Il contesto: la ritorsione per i bambini ucraini
Per capire la violenza di questa reazione, bisogna riavvolgere il nastro al 17 marzo 2023. Quel giorno la Corte penale internazionale emise un mandato d’arresto storico contro Putin e Maria Lvova-Belova (commissaria russa per i diritti dei bambini), accusandoli di essere responsabili della deportazione forzata di minori dalle zone occupate dell’Ucraina verso la Federazione Russa. Aitala era tra i giudici che presero quella decisione.
Da quel momento, il giudice catanese, ex dirigente di polizia entrato in magistratura nel 1997, è diventato un bersaglio prioritario di Mosca che lo ha inserito nella lista dei ricercati nel giugno 2023, equiparandolo di fatto a un terrorista o a un criminale comune.
Dal canto suo, Aitala non ha mai mostrato segni di cedimento, definendo la Corte un “presidio di civiltà” nonostante le pressioni, ma non ha neanche nascosto una certa “amarezza” per il clima di intimidazione.

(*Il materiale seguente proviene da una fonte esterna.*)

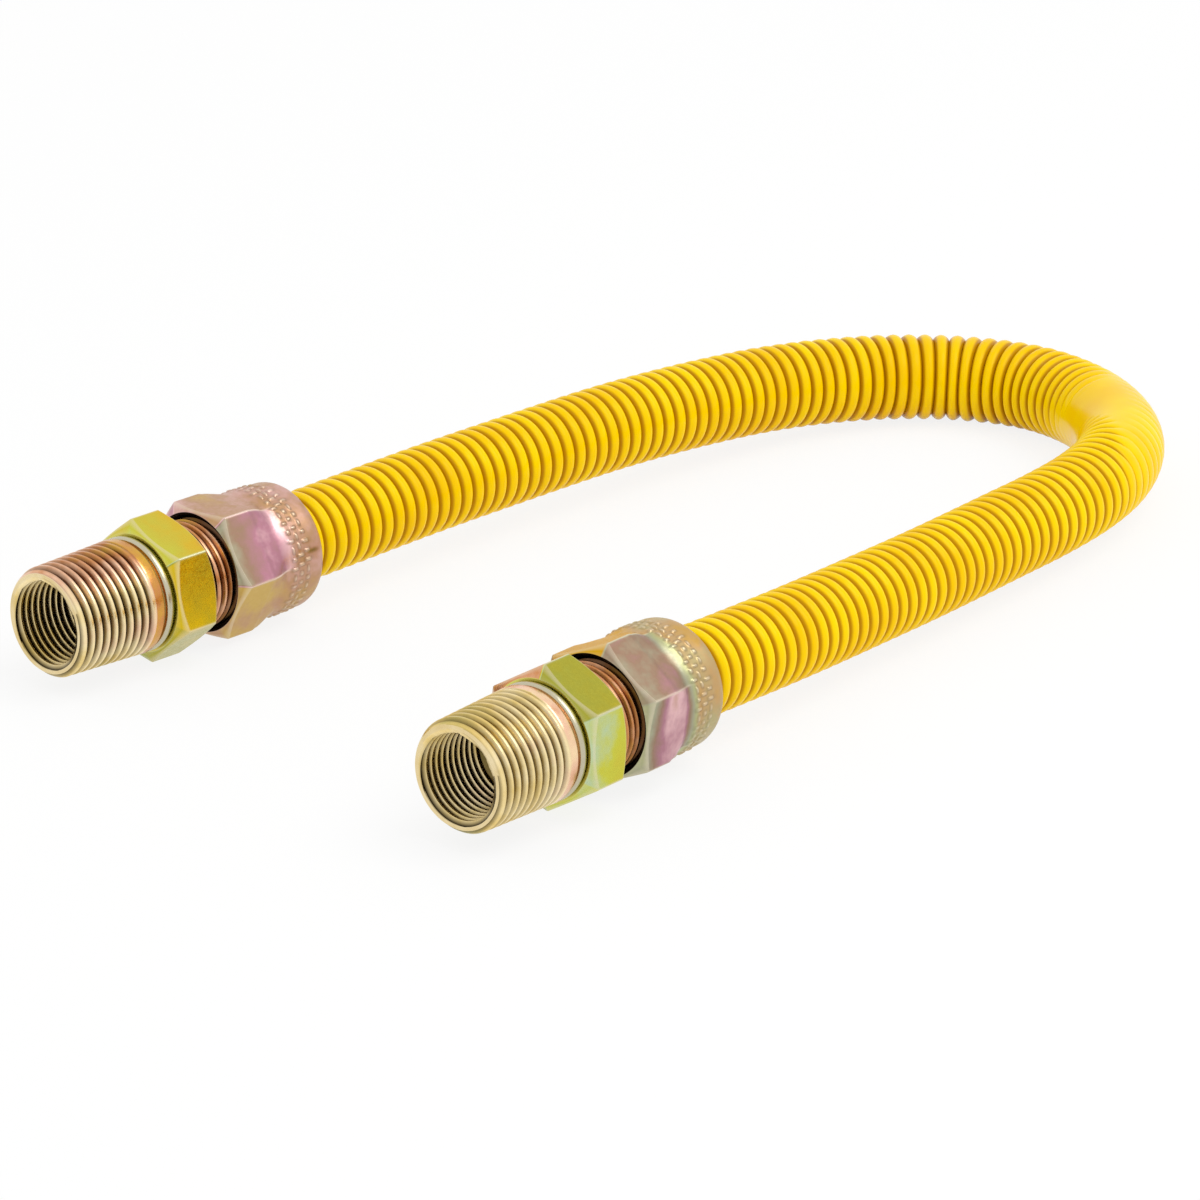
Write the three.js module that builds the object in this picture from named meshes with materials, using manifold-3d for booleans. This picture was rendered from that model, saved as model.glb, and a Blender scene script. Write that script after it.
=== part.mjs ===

La guerra delle immagini: come la propaganda russa sfrutta il caso Aitala
Mosca trasforma la condanna di Rosario Aitala in un’arma di comunicazione.

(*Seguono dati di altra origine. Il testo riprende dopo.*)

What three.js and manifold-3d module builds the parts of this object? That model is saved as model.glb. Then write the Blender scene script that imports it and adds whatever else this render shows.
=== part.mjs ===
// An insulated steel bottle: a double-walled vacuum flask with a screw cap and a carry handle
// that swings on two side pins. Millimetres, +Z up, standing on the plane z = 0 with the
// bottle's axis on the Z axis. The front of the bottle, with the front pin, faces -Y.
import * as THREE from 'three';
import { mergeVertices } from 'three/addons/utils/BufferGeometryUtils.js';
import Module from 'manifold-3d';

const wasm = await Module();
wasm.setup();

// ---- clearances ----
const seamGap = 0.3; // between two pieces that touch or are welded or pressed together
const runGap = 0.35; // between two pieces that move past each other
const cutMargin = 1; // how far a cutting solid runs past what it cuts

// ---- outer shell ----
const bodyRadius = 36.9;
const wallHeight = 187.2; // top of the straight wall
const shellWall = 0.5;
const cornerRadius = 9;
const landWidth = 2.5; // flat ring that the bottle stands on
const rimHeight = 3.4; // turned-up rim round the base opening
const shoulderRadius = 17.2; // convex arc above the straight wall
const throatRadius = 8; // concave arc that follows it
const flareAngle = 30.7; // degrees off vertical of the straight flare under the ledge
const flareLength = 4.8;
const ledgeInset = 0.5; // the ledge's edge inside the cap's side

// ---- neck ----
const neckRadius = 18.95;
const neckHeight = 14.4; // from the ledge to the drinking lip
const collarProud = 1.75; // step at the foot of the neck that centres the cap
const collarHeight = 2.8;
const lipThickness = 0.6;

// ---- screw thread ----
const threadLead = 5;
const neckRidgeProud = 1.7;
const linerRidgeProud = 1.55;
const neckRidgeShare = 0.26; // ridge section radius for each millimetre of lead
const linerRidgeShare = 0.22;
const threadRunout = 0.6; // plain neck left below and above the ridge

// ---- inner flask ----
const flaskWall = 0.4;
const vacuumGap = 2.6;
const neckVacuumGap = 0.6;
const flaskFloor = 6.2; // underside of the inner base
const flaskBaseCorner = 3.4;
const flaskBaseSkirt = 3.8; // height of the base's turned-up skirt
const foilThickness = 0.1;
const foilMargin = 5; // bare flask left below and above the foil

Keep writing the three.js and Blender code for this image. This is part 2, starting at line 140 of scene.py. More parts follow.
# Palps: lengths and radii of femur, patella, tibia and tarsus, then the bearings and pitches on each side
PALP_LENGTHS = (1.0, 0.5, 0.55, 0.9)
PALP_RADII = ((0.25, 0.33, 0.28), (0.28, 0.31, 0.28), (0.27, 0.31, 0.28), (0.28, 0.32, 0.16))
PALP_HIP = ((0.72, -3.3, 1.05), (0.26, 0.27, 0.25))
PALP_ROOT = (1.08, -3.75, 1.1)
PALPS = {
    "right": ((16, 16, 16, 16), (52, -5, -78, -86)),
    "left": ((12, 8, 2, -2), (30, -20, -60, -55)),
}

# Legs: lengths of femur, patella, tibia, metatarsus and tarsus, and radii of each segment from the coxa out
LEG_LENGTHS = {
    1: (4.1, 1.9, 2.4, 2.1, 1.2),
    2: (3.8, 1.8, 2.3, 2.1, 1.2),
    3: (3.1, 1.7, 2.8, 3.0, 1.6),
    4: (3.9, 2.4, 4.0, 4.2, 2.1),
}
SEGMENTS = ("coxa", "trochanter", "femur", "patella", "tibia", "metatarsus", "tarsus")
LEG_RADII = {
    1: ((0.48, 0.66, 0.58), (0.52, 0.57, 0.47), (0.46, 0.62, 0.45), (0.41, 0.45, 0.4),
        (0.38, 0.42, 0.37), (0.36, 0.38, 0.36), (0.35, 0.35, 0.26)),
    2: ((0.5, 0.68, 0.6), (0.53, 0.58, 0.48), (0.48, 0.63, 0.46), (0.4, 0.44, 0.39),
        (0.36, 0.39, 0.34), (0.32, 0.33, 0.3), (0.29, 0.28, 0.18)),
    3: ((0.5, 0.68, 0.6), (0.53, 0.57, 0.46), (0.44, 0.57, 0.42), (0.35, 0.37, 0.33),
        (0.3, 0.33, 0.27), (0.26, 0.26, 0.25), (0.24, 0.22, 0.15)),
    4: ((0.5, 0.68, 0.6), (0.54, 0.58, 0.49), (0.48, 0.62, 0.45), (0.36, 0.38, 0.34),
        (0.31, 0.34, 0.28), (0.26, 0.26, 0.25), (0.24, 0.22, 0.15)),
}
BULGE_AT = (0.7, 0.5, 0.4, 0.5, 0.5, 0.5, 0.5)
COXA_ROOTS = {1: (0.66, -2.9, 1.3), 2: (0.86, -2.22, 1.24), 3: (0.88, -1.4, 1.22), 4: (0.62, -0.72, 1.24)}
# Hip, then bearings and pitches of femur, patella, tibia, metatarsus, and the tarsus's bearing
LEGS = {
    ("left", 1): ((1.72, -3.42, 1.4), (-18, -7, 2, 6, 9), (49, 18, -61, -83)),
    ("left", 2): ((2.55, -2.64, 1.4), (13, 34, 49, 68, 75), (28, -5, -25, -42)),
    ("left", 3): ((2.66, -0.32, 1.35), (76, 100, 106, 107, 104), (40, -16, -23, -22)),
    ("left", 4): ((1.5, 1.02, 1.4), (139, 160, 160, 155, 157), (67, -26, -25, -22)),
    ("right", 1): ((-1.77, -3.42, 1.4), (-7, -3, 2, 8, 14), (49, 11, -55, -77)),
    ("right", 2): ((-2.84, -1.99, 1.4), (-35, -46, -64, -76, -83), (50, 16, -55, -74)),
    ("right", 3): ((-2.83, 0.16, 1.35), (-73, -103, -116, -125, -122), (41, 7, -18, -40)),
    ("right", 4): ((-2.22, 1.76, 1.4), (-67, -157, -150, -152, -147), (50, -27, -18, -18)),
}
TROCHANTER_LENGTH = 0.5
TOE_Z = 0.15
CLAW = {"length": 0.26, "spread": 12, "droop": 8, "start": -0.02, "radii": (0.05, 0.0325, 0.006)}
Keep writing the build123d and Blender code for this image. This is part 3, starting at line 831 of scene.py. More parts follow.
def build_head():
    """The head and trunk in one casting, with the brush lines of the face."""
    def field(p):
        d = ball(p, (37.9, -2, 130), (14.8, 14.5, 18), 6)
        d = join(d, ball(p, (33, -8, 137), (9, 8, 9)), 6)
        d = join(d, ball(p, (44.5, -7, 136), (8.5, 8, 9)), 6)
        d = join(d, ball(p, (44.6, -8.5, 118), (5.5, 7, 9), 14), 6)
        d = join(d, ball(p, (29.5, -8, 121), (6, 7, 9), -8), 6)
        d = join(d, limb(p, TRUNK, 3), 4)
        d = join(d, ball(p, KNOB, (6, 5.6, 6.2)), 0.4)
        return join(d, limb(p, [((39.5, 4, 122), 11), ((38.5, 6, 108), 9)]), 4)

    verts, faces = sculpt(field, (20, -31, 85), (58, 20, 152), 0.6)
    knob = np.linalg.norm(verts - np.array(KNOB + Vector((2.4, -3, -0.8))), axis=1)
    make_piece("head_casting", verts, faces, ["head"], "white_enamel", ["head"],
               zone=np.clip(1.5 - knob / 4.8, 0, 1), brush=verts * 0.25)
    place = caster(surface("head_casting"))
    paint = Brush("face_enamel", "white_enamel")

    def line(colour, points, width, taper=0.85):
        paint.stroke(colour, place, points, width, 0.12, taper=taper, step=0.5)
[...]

Subito dopo il mandato Cpi del marzo 2023 contro Putin per la deportazione di bambini ucraini, manifesti con la foto del giudice catanese tappezzano le strade delle capitale di altre città russe, etichettandolo come “ricercato” e invitando i cittadini a segnalarne i movimenti. Quei poster, diffusi dal ministero dell’Interno russo, evocano le vecchie campagne sovietiche di “Okna Rosta“: semplici, diretti, martellanti per instillare l’idea di un nemico straniero al servizio di una “guerra ibrida” contro la Russia.
La strategia si ripete con la sentenza del 12 dicembre 2025: i media statali come Ria Novosti e il Moscow Times amplificano il verdetto, dipingendo Aitala e gli altri otto giudici Cpi come “persecutori di innocenti” che attentano a un leader protetto. Zakharova, portavoce del Cremlino, lo incornicia come ritorsione legittima, mentre il tribunale – presieduto da Andrey Suvorov, lo stesso che ha condannato il principale oppositore di Putin Aleksej Navalny – conferma la prospettiva russa: la giustizia internazionale è un complotto occidentale.

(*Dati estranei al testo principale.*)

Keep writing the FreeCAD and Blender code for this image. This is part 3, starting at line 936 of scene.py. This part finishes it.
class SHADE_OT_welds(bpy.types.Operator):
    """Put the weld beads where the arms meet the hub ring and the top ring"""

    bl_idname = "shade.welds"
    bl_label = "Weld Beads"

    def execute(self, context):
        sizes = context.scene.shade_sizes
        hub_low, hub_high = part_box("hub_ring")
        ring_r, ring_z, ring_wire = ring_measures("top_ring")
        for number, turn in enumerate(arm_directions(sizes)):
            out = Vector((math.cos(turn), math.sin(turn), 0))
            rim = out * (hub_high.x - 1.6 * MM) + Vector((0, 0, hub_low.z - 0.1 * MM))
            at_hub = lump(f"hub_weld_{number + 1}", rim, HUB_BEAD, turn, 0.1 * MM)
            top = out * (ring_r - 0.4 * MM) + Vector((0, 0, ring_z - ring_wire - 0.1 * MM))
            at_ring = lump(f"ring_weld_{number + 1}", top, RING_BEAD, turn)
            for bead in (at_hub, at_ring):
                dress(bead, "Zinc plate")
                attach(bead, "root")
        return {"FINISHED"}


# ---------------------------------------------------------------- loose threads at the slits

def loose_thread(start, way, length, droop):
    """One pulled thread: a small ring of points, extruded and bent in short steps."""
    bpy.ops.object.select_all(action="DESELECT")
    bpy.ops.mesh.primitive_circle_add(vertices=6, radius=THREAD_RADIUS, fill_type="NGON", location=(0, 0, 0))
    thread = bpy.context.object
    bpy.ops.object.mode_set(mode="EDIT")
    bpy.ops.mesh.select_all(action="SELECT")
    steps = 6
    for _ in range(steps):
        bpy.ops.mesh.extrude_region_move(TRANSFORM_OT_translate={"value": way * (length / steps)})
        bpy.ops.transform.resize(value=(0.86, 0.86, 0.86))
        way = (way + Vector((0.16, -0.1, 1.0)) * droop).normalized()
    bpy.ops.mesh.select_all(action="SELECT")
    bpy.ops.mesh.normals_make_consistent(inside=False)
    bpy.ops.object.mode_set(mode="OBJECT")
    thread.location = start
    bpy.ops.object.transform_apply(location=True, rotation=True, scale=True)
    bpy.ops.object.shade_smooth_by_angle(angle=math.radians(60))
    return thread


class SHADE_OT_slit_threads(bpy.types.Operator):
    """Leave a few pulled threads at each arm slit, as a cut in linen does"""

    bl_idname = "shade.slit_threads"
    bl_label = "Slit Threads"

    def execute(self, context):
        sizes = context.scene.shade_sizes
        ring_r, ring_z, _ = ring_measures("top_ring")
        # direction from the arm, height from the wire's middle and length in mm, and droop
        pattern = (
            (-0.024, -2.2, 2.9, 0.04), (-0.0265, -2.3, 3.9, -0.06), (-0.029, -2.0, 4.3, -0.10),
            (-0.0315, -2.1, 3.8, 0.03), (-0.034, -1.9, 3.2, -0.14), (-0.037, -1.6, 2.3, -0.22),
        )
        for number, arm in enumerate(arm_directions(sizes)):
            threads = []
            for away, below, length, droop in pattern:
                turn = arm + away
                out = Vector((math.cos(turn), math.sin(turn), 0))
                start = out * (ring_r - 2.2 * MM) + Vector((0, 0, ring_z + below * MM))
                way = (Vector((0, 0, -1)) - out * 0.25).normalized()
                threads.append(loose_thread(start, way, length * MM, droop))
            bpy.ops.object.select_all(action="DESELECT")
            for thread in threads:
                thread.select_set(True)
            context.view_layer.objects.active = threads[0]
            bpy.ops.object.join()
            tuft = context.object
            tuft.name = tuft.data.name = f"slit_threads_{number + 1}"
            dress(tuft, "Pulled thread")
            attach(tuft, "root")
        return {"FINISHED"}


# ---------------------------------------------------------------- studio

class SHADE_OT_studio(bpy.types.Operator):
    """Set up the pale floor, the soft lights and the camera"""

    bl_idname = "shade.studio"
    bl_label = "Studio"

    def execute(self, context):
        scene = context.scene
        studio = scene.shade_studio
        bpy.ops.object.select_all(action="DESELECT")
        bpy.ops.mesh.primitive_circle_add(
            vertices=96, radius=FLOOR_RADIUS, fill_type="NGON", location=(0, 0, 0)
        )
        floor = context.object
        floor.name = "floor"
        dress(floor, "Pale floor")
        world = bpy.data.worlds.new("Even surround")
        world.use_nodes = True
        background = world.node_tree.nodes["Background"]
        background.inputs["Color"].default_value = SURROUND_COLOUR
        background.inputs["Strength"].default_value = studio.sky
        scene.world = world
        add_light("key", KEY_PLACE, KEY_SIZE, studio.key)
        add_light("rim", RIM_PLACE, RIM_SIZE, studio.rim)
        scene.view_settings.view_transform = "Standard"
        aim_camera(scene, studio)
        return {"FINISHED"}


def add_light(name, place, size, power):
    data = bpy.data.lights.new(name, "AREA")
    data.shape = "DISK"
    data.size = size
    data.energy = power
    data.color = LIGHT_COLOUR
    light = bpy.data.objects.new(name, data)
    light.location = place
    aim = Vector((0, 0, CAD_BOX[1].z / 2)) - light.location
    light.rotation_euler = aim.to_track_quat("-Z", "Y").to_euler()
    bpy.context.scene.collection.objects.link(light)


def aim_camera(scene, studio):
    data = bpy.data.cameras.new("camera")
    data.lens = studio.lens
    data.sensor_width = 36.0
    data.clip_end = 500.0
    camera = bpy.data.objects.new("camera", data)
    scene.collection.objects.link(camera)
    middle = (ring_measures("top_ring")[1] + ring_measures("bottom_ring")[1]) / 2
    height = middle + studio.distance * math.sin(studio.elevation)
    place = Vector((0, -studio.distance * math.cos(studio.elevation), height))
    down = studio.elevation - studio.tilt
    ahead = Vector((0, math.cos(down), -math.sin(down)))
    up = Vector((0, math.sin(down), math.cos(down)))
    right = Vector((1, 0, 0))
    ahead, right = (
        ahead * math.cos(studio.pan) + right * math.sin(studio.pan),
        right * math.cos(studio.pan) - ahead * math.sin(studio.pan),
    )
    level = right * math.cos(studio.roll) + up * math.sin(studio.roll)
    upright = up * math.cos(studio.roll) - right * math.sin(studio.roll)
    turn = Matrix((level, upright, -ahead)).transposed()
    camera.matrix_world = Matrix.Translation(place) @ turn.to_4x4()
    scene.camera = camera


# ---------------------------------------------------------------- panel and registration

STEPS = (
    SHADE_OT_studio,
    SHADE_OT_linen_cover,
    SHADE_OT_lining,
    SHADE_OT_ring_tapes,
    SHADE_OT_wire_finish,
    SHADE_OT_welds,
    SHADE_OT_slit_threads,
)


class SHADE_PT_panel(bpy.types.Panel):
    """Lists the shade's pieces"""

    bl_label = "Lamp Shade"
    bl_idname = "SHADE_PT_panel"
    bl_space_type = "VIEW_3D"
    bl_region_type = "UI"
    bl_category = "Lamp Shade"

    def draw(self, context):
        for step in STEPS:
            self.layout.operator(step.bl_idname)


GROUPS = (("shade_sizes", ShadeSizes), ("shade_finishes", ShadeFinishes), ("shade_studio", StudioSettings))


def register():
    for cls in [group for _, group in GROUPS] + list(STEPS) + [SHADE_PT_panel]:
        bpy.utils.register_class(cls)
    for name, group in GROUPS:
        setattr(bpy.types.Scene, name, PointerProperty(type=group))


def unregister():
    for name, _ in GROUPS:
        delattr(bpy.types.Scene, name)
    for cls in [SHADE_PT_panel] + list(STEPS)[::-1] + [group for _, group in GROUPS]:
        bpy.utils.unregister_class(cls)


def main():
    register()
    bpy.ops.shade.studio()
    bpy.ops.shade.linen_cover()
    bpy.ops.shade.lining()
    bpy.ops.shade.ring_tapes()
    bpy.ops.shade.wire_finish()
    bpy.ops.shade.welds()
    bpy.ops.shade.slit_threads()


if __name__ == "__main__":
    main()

Immagini e narrazioni si fondono per radicalizzare i cittadini e scoraggiare il dissenso: la propaganda non cerca solo vendetta, ma consenso, rafforza il mito di Putin vittima dell’Occidente decadente, proprio mentre l’Ue congela gli asset russi.
Ora Aitala è entrato nelle liste Interpol russe, con rischi reali di estradizione da cento Paesi alleati di Mosca.
Le reazioni: l’Anm chiede scudo al governo
Dopo la sentenza, l’Associazione Nazionale Magistrati (Anm) è scesa in campo chiedendo che il governo italiano pretenda “immediatamente spiegazioni” da Mosca, definendo la condanna un attacco inaccettabile all’indipendenza della giurisdizione internazionale.
Sebbene il ministro degli Esteri Antonio Tajani abbia spesso cercato di mantenere aperti canali di dialogo, la retorica aggressiva di Mosca – che minaccia ritorsioni contro gli “eurodegenerati” e usa toni apocalittici contro le sanzioni Ue – rende difficile una risposta morbida. La condanna di Aitala viene letta dalla Farnesina come un messaggio intimidatorio diretto all’Italia, un Paese che, pur geograficamente distante dal fronte, è considerato da Mosca sempre più “ostile” per il suo supporto a Kiev.
Che ruolo ha oggi il diritto internazionale?
Dopo il mancato arresto del premier israeliano Benjamin Netanyahu (nonostante l’incriminazione della Cpi e i suoi spostamenti fuori da Israele), questa vicenda solleva ulteriori dubbi sul ruolo ricoperto dalla giustizia internazionale oggi.
Se da un lato la condanna russa è inefficace sul piano pratico (Aitala non andrà in una prigione siberiana finché resterà in Occidente), dall’altro crea un precedente pericoloso: la Russia sta costruendo un ordinamento giuridico parallelo in cui chi applica il diritto internazionale viene trattato come un criminale. È la formalizzazione dello scisma tra l’Occidente e il blocco che ruota attorno al Cremlino.
Inoltre, c’è il rischio concreto per la sicurezza personale dei giudici. Come evidenziato da fonti di intelligence, l’inserimento nelle liste dei ricercati e le condanne non sono solo atti burocratici: potrebbero limitare la libertà di movimento dei magistrati Cpi in Paesi terzi che hanno accordi di estradizione con la Russia.